Education does not make you white.  Speaking correct English does not make you white.  More importantly, not everything that you do is empowering.  Today’s youth has no concept of what the concept of empowerment means.  To them, manipulating people is empowering.  To them, lying, cheating, stealing and using people is empowering.  Dear God, anything that gets you money is supposedly empowering, even if you must sell your soul, your humanity, your dignity and your body to get it.  If men use women, that’s supposedly empowering as long as women co-sign it.    
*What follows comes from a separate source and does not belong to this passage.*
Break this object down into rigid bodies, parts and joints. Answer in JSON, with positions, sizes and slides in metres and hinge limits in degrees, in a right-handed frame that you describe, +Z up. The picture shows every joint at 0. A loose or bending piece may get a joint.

Then, there is poor old me.  I’m the fourth camp.  I belong to the “Yes, there are collective dysfunctional behaviors in the Black community but we have them because we have been historically, systematically, and institutionally disenfranchised for centuries, NOT because we are inherently inferior.”  I am member of the, “I’m not afraid to call out our dysfunctional behaviors because I have solutions and alternatives to the current slave mentality that continues to keep us oppressed.”  And I am the leader of the,  “Education, articulation, and respectability are NOT the domain of white people and striving for excellence is not to be as good as white people, it’s to be the absolute best you can be as a human being of African descent,” camp.    Being respectable is not a bad thing, it’s not inherent to white people.  Empowerment means gaining power, autonomy, and integrity through your actions.